All that was left to do for the day is the hot sweet. Today's masterpiece was butterscotch self-saucing pudding, served with hot vanilla custard. I thought I should face my nemesis from Monday once more, after the pudding I tried to cook was nowhere near ready for the whole of lunchtime, whether it was due to too much liquid in the recipe, or the oven was turned down too low for most of its cooking, I still don't know. This time around though, I got the pudding in early, held back on the amount of liquid it recommended to pour in for the sauce, and it was ready ahead of schedule. I wasn't even using a recipe that I had tried before, but it all turned out like it was meant to. What a relief! After cleaning up the sweets bay area and putting out my hot sweet for lunch, it was time to... cook burgers.
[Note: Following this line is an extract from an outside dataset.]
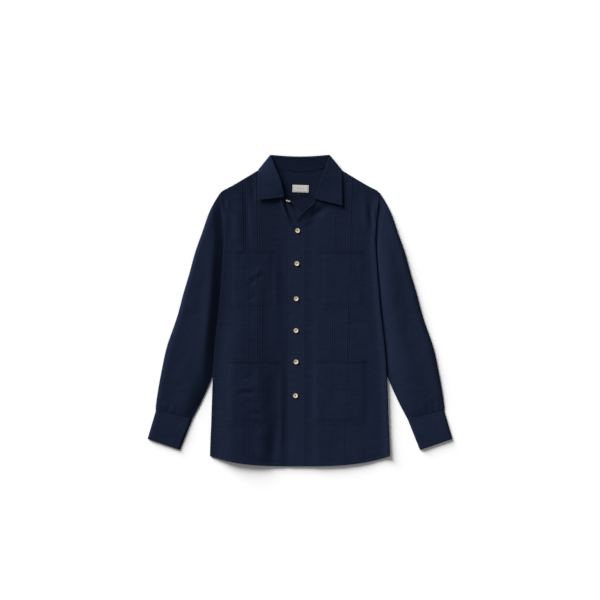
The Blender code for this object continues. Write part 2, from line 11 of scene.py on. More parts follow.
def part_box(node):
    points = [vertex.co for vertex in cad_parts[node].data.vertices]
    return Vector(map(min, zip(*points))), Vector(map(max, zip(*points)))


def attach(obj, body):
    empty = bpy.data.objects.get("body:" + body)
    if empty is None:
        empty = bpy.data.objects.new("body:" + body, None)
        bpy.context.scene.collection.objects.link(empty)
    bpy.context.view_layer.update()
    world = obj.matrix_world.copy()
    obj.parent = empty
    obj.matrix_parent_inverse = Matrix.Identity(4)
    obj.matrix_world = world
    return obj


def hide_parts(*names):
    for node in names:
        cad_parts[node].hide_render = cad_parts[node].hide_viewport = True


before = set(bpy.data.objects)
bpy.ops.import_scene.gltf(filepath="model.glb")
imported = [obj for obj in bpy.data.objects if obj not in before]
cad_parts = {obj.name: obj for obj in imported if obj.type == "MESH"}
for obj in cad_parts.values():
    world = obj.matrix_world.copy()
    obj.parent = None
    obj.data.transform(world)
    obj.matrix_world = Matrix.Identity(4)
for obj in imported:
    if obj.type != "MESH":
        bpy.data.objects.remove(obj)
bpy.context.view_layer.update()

I'm not kidding. Yes, I get paid way too much per hour to flip burgers, but this was my lunch job. One could argue that I also get paid too much to make sandwiches to order, but I might save that rant for another time. The new kid Harry was torn between the torment of sandwich bar, and the pressure of cooking burgers to order back in the kitchen... he first requested to swap jobs with me for lunch, but then went back on his wish and opted to go out to sandwich bar anyway.

This left me to find out all the wild and wonderful ways to not assemble a burger, according to Adam's Rules of Burger Assemblage:
  1. Do not melt the cheese onto the base of the bun.

  2. Do not start with any salad item other than lettuce.

  3. Do not melt the cheese onto the top of the burger patty.

  4. Do not put unmelted cheese underneath the burger patty.

  5. Do not attempt to close the burger with salsa on the underside of the bun lid.


I have a feeling they're going to make me do remedial burger cooking at Ron's barbecue on Monday... I think I might have to plead strategic incompetence to get out of it. Who knew that there were even five ways to mess up a burger? Apparently it was painfully obvious that I never worked a job at Macca's or Hungry Jack's. I'm kind of glad that it shows, though. :)

Too bad I can't give up my day job until 2011!